You are viewing a plain text version of this content. The canonical link for it is here.

Posted to dev@arrow.apache.org by Subash Prabakar <su...@gmail.com> on 2020/02/16 13:49:53 UTC

Basic question on Apache Arrow

Hi all,

I could understand the use of Arrow in our projects to have
inter-operability as well as faster access. I have couple of questions on
how we can use for the following usecase and whether is it a good way of
usage,

1. Will the Spark execution be faster when I use joins on DF with Arrow
compared to normal Parquet format ? Due to serialization and
deserialization shuffling cost is lesser ? Is it?

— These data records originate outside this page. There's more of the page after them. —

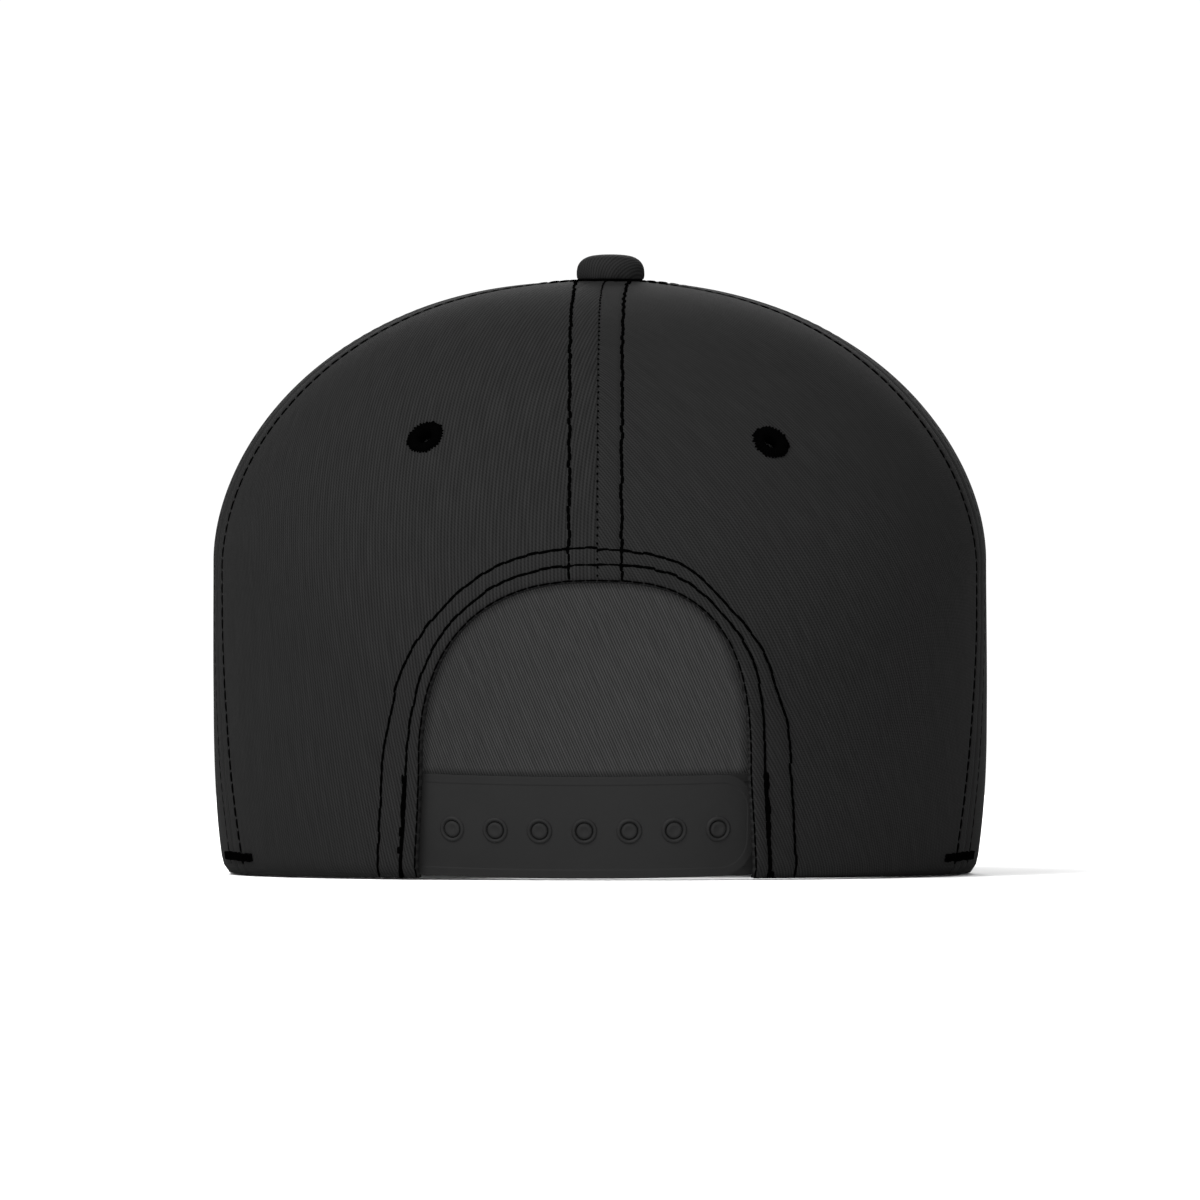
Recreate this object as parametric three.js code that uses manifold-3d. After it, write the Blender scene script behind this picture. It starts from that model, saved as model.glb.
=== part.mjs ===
// A five-panel flat bill cap with a snap strap at the back, at its real size in millimetres.
// The bill points along +Y, the wearer's right is +X, and the cap stands on its rim and bill at z = 0.
// Azimuths are in degrees round the crown, from 0 at the front through 90 at the wearer's right.
import * as THREE from "three";
import { mergeVertices } from "three/addons/utils/BufferGeometryUtils.js";
import Module from "manifold-3d";

const wasm = await Module();
wasm.setup();

// Crown: a cloth shell of five panels
const crownHeight = 134.7; // rim to the top of the cloth
const crownHalfWidth = 87.8; // widest half width, seen from the back
const crownHalfLength = 96; // from the crown's axis to the front, and to the back
const wall = 2; // cloth and backing together
const seamGap = 0.3; // between neighbouring panels
const apexShift = 2.4; // the panels meet a little to the right of the middle
const apexShiftFade = 6; // power with which that shift fades out down the crown
const topHole = 3.2; // radius left open where the panels meet, under the button
const clearance = 0.3; // between pieces that touch on the real cap

// The crown's profile in three directions, as shares of its height and of its half width or half length.
// rim: radius at the rim, tuck: height under which the wall draws in to the rim, dome: height where the
// dome starts, and the two powers of the dome's outline, across and up.
const profiles = {
  front: { rim: 0.985, tuck: 0.2, dome: 0.42, across: 2.6, up: 2.1 },
  side: { rim: 0.973, tuck: 0.22, dome: 0.531, across: 2.26, up: 1.84 },
  back: { rim: 0.985, tuck: 0.2, dome: 0.23, across: 2.02, up: 2.02 },
};
const wallShare = 0.35; // share of a profile's steps that is spent below the dome
const panelRows = 16;

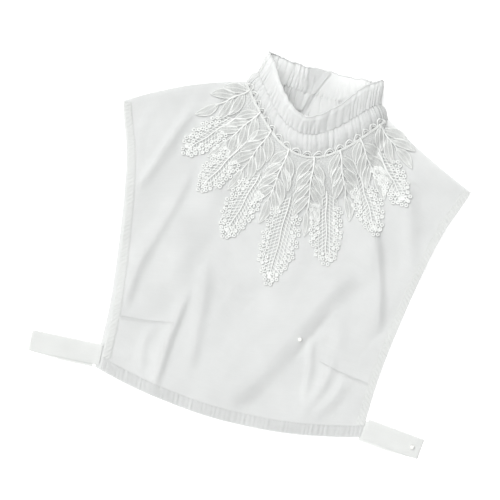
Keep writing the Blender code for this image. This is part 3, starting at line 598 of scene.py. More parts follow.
def laid(tree, points, height, radius, closed=False):
    """A run of thread this high above a surface. Past its edge, a point keeps the last one's height."""
    found, z = [], None
    for p in points:
        z = top_of(tree, p[0], p[1], z)
        found.append(z)
    first = next((z for z in found if z is not None), 0.0)
    heights = [(first if z is None else z) + height for z in found]
    return Run([Vector((p[0], p[1], z)) for p, z in zip(points, heights)], radius, closed)


def stitches(points, step, length, radius):
    """A line of stitches along a run of points: each bends down into the cloth at its ends."""
    runs, travelled, due = [], 0.0, 0.0
    for a, b in zip(points, points[1:]):
        span = (b - a).length
        while span > 0.0 and due < travelled + span:
            start = a.lerp(b, (due - travelled) / span)
            ahead = (b - a).normalized() * length
            ends = (start - UP * 0.25, start + ahead * 0.5 + UP * 0.05, start + ahead - UP * 0.25)
            runs.append(Run(ends, radius))
            due += step
        travelled += span
    return runs


# Formulas
def uneven(x, y, z):
    """Smooth noise about 0."""
    return noise.noise(Vector((x, y, z)))


def arc(share):
    """0 at both ends and 1 in the middle."""
    return math.sin(math.pi * share)


def clamp(value, low=0.0, high=1.0):
    return min(max(value, low), high)


def smooth(share):
    """0 before 0, 1 after 1, and an even curve between them."""
    share = clamp(share)
    return share * share * (3.0 - 2.0 * share)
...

2. If I have a use case of running aggregate queries on a very huge table
(say 10TB) containing say few dimensions and very few metrics - Is it good
to use Arrow as intermediate caching layer for interactive queries ? (Low
latency queries)
Note: Dremio contains this by default  - should I explore it or Impala or
Drill for this use case ?


Thanks,
Subash

Re: Basic question on Apache Arrow

Posted by Wes McKinney <we...@gmail.com>.

hi Subash,

I'm only familiar with Question 1. Spark only makes use of Arrow for
accelerating Python and R UDF evaluation and sending data to and from
those language APIs (see our blog posts for some discussion about
this). So I would guess for what you're saying there aren't any
speedups unless there's new development I have not heard of. There is
some internal columnar processing in Spark but I don't know if Arrow
is being used (there was some discussion of this but I'm not sure
where things currently stand).

On the 2nd question would have to defer to others who know better.

Thanks
Wes

On Sun, Feb 16, 2020 at 7:53 AM Subash Prabakar
<su...@gmail.com> wrote:
>
> Hi all,
>
> I could understand the use of Arrow in our projects to have
> inter-operability as well as faster access. I have couple of questions on
> how we can use for the following usecase and whether is it a good way of
> usage,
>
> 1. Will the Spark execution be faster when I use joins on DF with Arrow
> compared to normal Parquet format ? Due to serialization and
> deserialization shuffling cost is lesser ? Is it?
>
>
> 2. If I have a use case of running aggregate queries on a very huge table
> (say 10TB) containing say few dimensions and very few metrics - Is it good
> to use Arrow as intermediate caching layer for interactive queries ? (Low
> latency queries)
> Note: Dremio contains this by default  - should I explore it or Impala or
> Drill for this use case ?
>
>
> Thanks,
> Subash